Your task is to restate the data word for word.

■ Dataset content
========

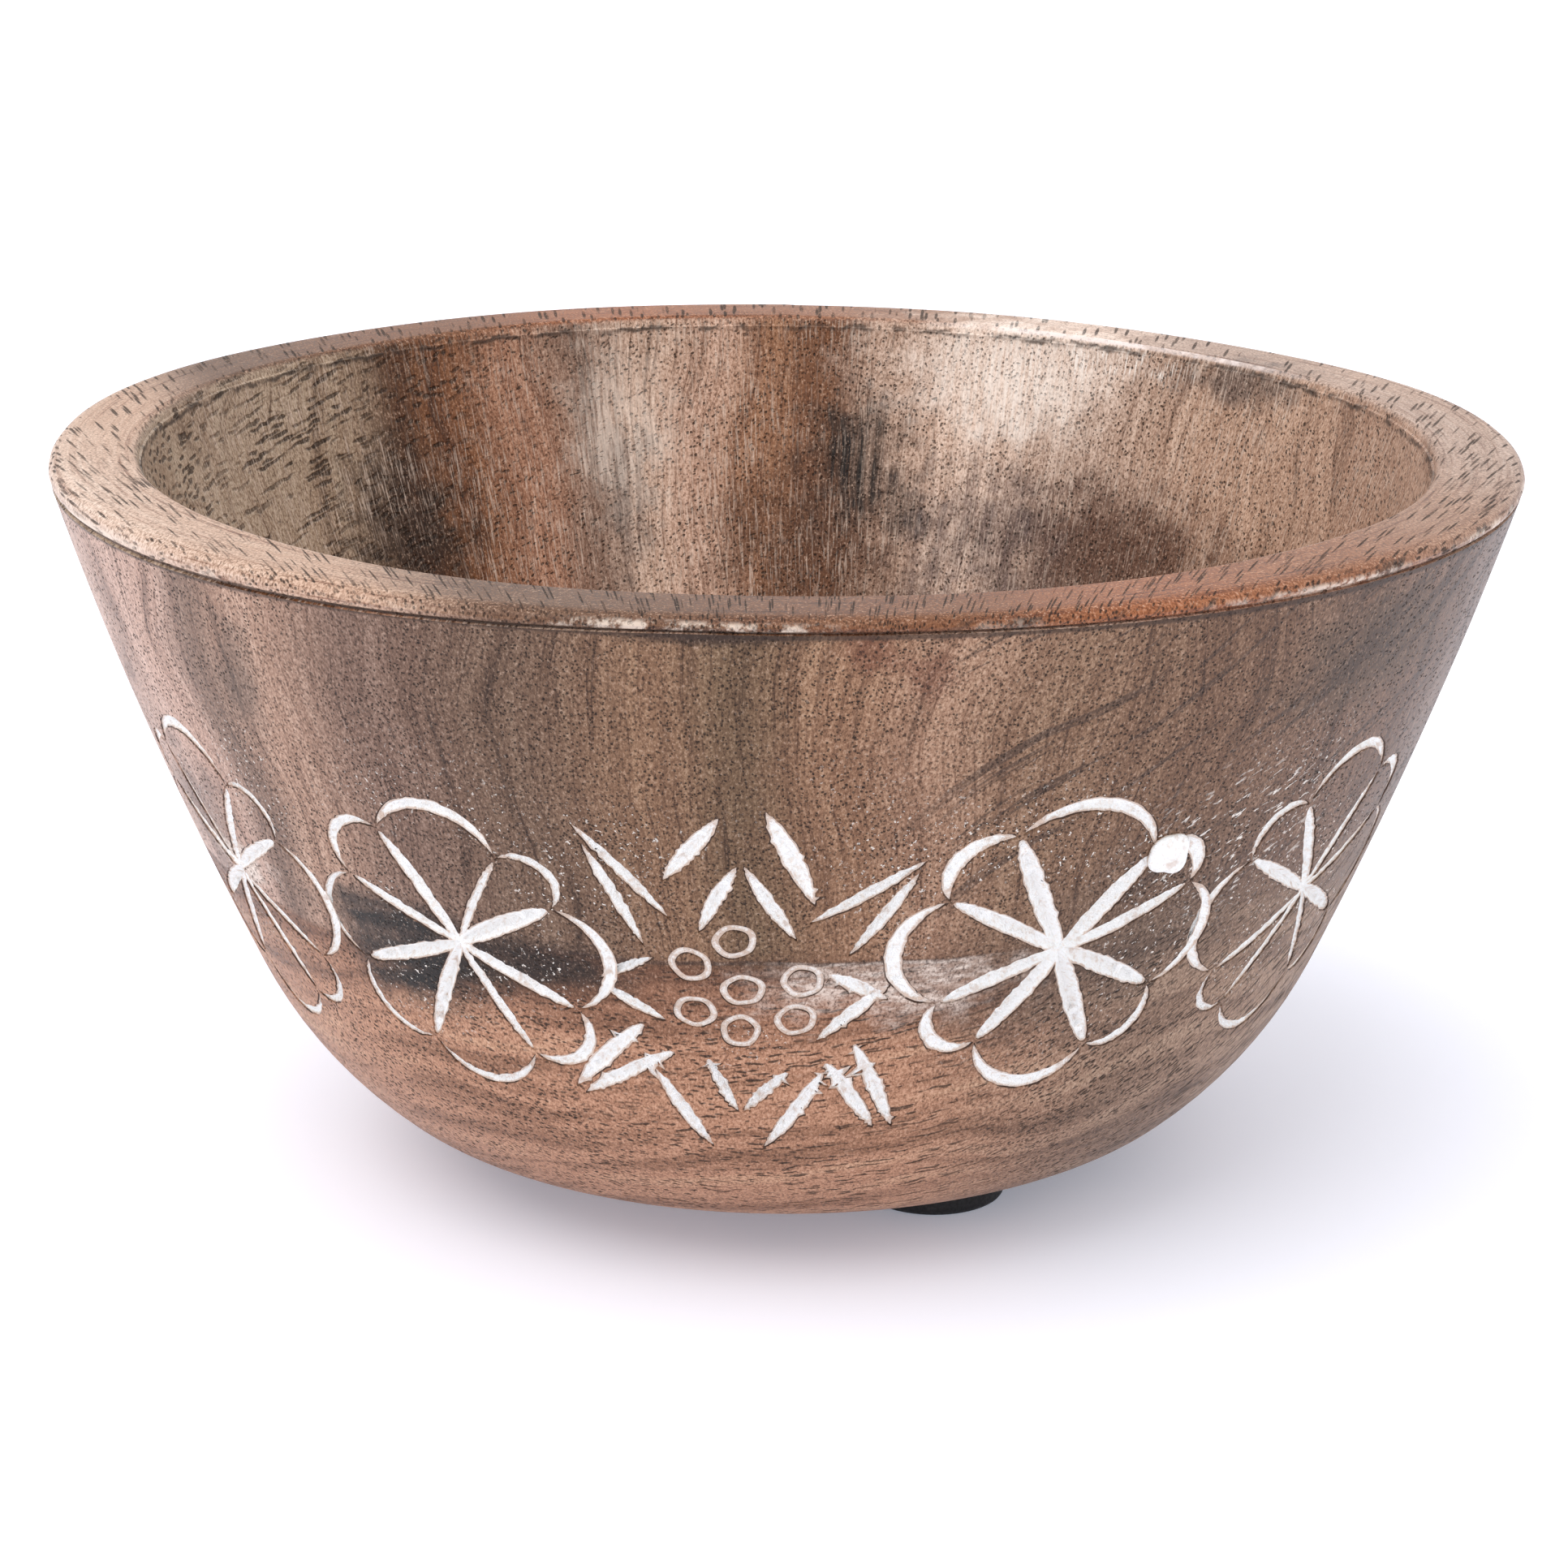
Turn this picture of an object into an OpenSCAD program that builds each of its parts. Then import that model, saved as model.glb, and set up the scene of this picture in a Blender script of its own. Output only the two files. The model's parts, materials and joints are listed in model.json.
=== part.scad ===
// Turned wooden bowl with a hand-carved band of flowers and bursts, their cuts brushed with white
// paint, standing on three stick-on rubber feet. Millimetres, +Z up. The bowl's axis is the Z axis,
// the table is z = 0, and the middle of the carved front faces -Y.

/* [Bowl] */
// Radius of the flat base
base_r = 34; // [32:0.5:36]
// Radius of the round corner between the base and the belly
corner_r = 17; // [15:0.5:19]
// Radius of the belly, above the corner
belly_r = 45; // [42:1:48]
// Radius of the nearly straight wall, above the belly
wall_r = 440; // [400:10:500]
// Lean of the surface from upright where the corner meets the belly
corner_lean = 50; // [47:1:53]
// Lean of the surface from upright where the belly meets the wall
belly_lean = 24.5; // [23:0.5:26]
// Lean of the surface from upright where the wall meets the rim
rim_lean = 17.5; // [17:0.1:18.5]
// Thickness of the wood
wood_t = 9; // [7:0.5:10]
// Radius of the inside corner between the floor and the wall
inside_corner_r = 16; // [12:1:18]
// Radius of the rounding on the outer edge of the rim
rim_outer_r = 1.8; // [1:0.1:2]
// Radius of the rounding on the inner edge of the rim
rim_inner_r = 1.2; // [0.8:0.1:1.6]

/* [Carving] */
// Number of carved motifs round the bowl, in threes of one burst and two flowers
motif_count = 12; // [9:3:12]
// Height of the flowers' centres, measured up the wall from the top of the belly
flower_up = 16.5; // [15:0.5:18]
// Height of the bursts' centres, measured the same way
burst_up = 14.5; // [13.5:0.5:16]
// Width of a long straight cut
cut_w = 2.2; // [1.6:0.1:2.4]
// Width of a petal's cut at its middle
petal_w = 1.5; // [1.1:0.1:1.7]
// Depth of a long straight cut
cut_depth = 1.3; // [1:0.1:1.6]
// Depth of a petal's cut
petal_depth = 1; // [0.8:0.1:1.2]
// Thickness of the paint along the bottom of a cut
paint_t = 0.3; // [0.2:0.05:0.4]
// Outer diameter of a drilled ring
ring_d = 4.8; // [4:0.1:5]

/* [Feet] */
// Diameter of a rubber foot
foot_d = 15; // [12:0.5:15]
// Height of a foot with its adhesive, which lifts the wood off the table
foot_h = 4; // [3:0.5:5]
// Thickness of a foot's adhesive disc
adhesive_t = 0.2; // [0.1:0.05:0.3]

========

■ Output for this task
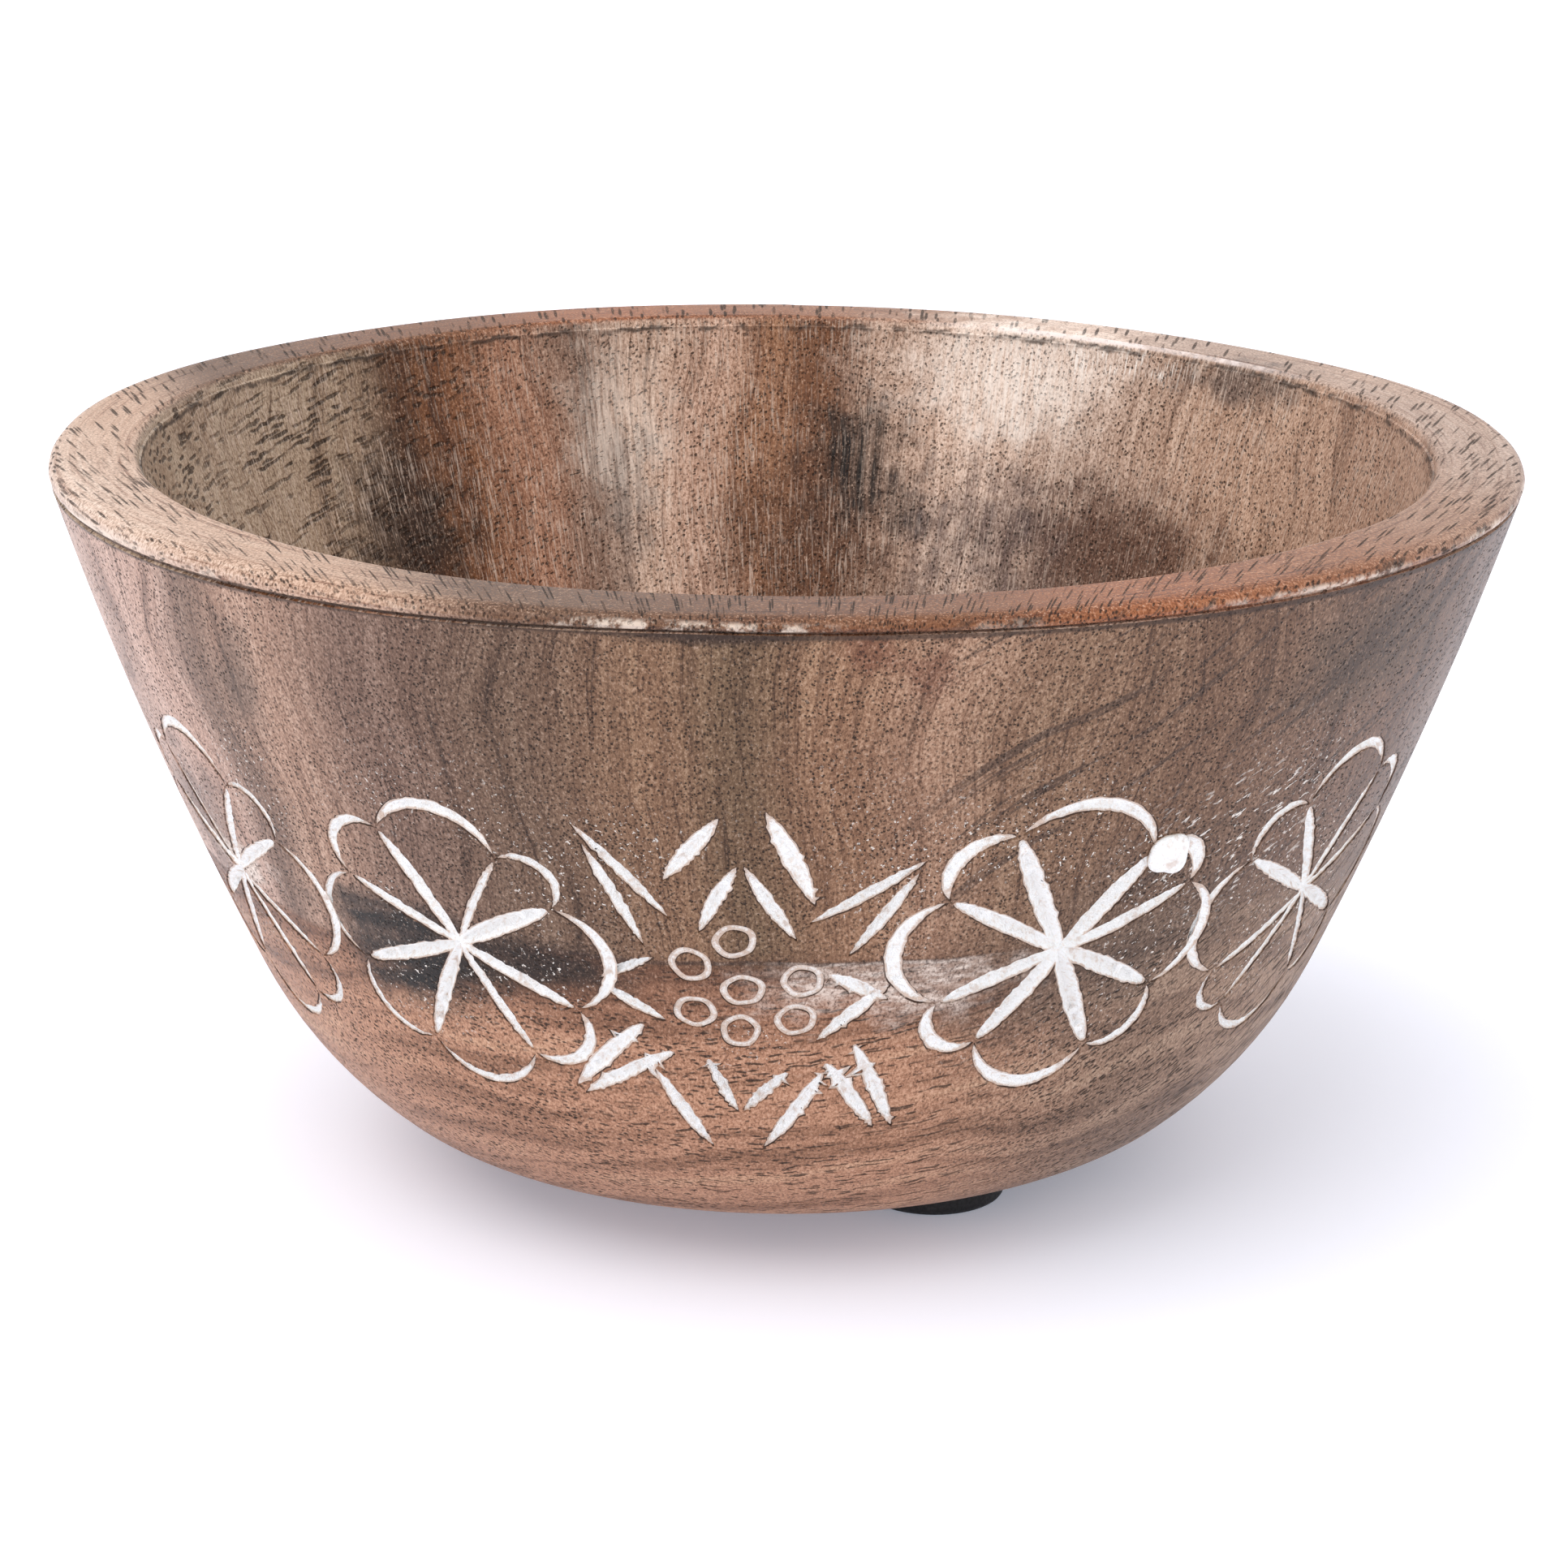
Turn this picture of an object into an OpenSCAD program that builds each of its parts. Then import that model, saved as model.glb, and set up the scene of this picture in a Blender script of its own. Output only the two files. The model's parts, materials and joints are listed in model.json.
=== part.scad ===
// Turned wooden bowl with a hand-carved band of flowers and bursts, their cuts brushed with white
// paint, standing on three stick-on rubber feet. Millimetres, +Z up. The bowl's axis is the Z axis,
// the table is z = 0, and the middle of the carved front faces -Y.

/* [Bowl] */
// Radius of the flat base
base_r = 34; // [32:0.5:36]
// Radius of the round corner between the base and the belly
corner_r = 17; // [15:0.5:19]
// Radius of the belly, above the corner
belly_r = 45; // [42:1:48]
// Radius of the nearly straight wall, above the belly
wall_r = 440; // [400:10:500]
// Lean of the surface from upright where the corner meets the belly
corner_lean = 50; // [47:1:53]
// Lean of the surface from upright where the belly meets the wall
belly_lean = 24.5; // [23:0.5:26]
// Lean of the surface from upright where the wall meets the rim
rim_lean = 17.5; // [17:0.1:18.5]
// Thickness of the wood
wood_t = 9; // [7:0.5:10]
// Radius of the inside corner between the floor and the wall
inside_corner_r = 16; // [12:1:18]
// Radius of the rounding on the outer edge of the rim
rim_outer_r = 1.8; // [1:0.1:2]
// Radius of the rounding on the inner edge of the rim
rim_inner_r = 1.2; // [0.8:0.1:1.6]

/* [Carving] */
// Number of carved motifs round the bowl, in threes of one burst and two flowers
motif_count = 12; // [9:3:12]
// Height of the flowers' centres, measured up the wall from the top of the belly
flower_up = 16.5; // [15:0.5:18]
// Height of the bursts' centres, measured the same way
burst_up = 14.5; // [13.5:0.5:16]
// Width of a long straight cut
cut_w = 2.2; // [1.6:0.1:2.4]
// Width of a petal's cut at its middle
petal_w = 1.5; // [1.1:0.1:1.7]
// Depth of a long straight cut
cut_depth = 1.3; // [1:0.1:1.6]
// Depth of a petal's cut
petal_depth = 1; // [0.8:0.1:1.2]
// Thickness of the paint along the bottom of a cut
paint_t = 0.3; // [0.2:0.05:0.4]
// Outer diameter of a drilled ring
ring_d = 4.8; // [4:0.1:5]

/* [Feet] */
// Diameter of a rubber foot
foot_d = 15; // [12:0.5:15]
// Height of a foot with its adhesive, which lifts the wood off the table
foot_h = 4; // [3:0.5:5]
// Thickness of a foot's adhesive disc
adhesive_t = 0.2; // [0.1:0.05:0.3]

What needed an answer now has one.